Source : Les Nouvelles d’Allemagne du 12.04.06
Après avoir longtemps reculé, la religion rencontre aujourd’hui un nouvel attrait
Après avoir massivement reculé depuis les années 1960 et 1970, le christianisme est-il en train de connaître un regain de vitalité en Allemagne ? C’est la question que pose aujourd’hui dans les colonnes du « Frankfurter Allgemeine Zeitung » le professeur Renate Köcher de l’Institut d’étude d’opinion Allensbach, tout juste un an après la mort du pape Jean-Paul II et l’élection du cardinal allemand Joseph Ratzinger comme nouveau souverain pontife. Selon son analyse, la forte médiatisation des événements n’a conduit qu’à un pic d’attention de courte durée à l’égard de la religion. Mais ces événements ont confirmé une tendance observée depuis le milieu des années 1990 par les sondeurs : un regain d’attractivité notable de la religion. En particulier dans les jeunes générations.
Premier fait remarquable à ses yeux : l’idée que la foi chrétienne n’a rien perdu de son actualité était partagée par 52 % de la population au début de l’année 2005, et elle s’est maintenue à ce niveau. Cette observation tranche avec la chute vertigineuse qu’a connu le sentiment d’appartenance religieuse depuis le milieu des années 1960, la vague de défections religieuses au milieu des années 1980 et l’accélération de la tendance dans l’Allemagne réunifiée. Si 55 % des Allemands de l’ouest disent avoir un sentiment religieux, la proportion tombe à 22 % en Allemagne de l’est.
De fait, explique Mme Köcher, le processus de recul de la religion s’est interrompu, contre toute attente, depuis le milieu des années 1990. Comme si le cercle des personnes possédant un sentiment religieux s’était rétréci jusqu’à atteindre son noyau dur, autour de quelque 50 % de la population. Mais les chiffres montrent un changement. La proportion des personnes pour qui la religion joue un rôle personnel important a lentement augmenté depuis 1995, passant de 35 à 42 %. Aujourd’hui, 33 % des personnes disent avoir un intérêt marqué pour les questions religieuses, contre 24 % en 1995. A l’inverse, la part des personnes qui s’en désintéressent a reculé de 32 à 24 %.
On pourrait interpréter ce regain de vitalité de la religion comme le reflet du vieillissement de la population allemande. L’argument ne résiste pas à l’analyse, affirme pourtant Mme Köcher. L’intérêt pour les questions religieuses comme l’appartenance religieuse ont augmenté dans toutes les générations, constate-t-elle, et en premier lieu chez les jeunes.
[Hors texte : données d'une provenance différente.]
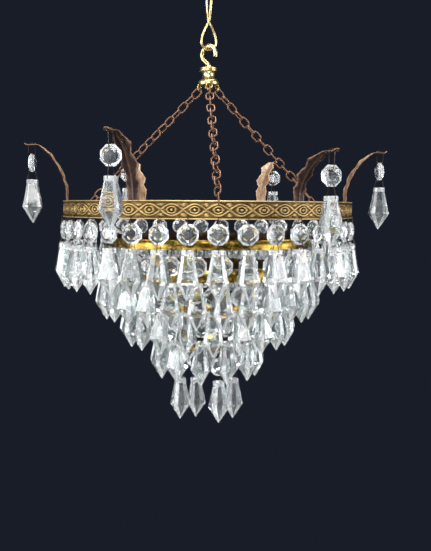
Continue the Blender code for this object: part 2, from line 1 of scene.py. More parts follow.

L’idée que les appartenances religieuses ne vont cesser de s’affaiblir au fil du temps a, par exemple, reculé de 41 à 28 % chez les moins de 30 ans depuis 1995.
« Il est cependant difficile de juger si la culture religieuse connaît pour autant une revitalisation durable, ou si l’église et la religion sont simplement ‹ en vogue › actuellement », conclut toutefois Mme Köcher. A ses yeux, toute la question est de savoir si les églises sont armées pour comprendre et intégrer une société où toutes les options sont ouvertes et où règnent la rapidité de l’information, le divertissement et le changement perpétuel.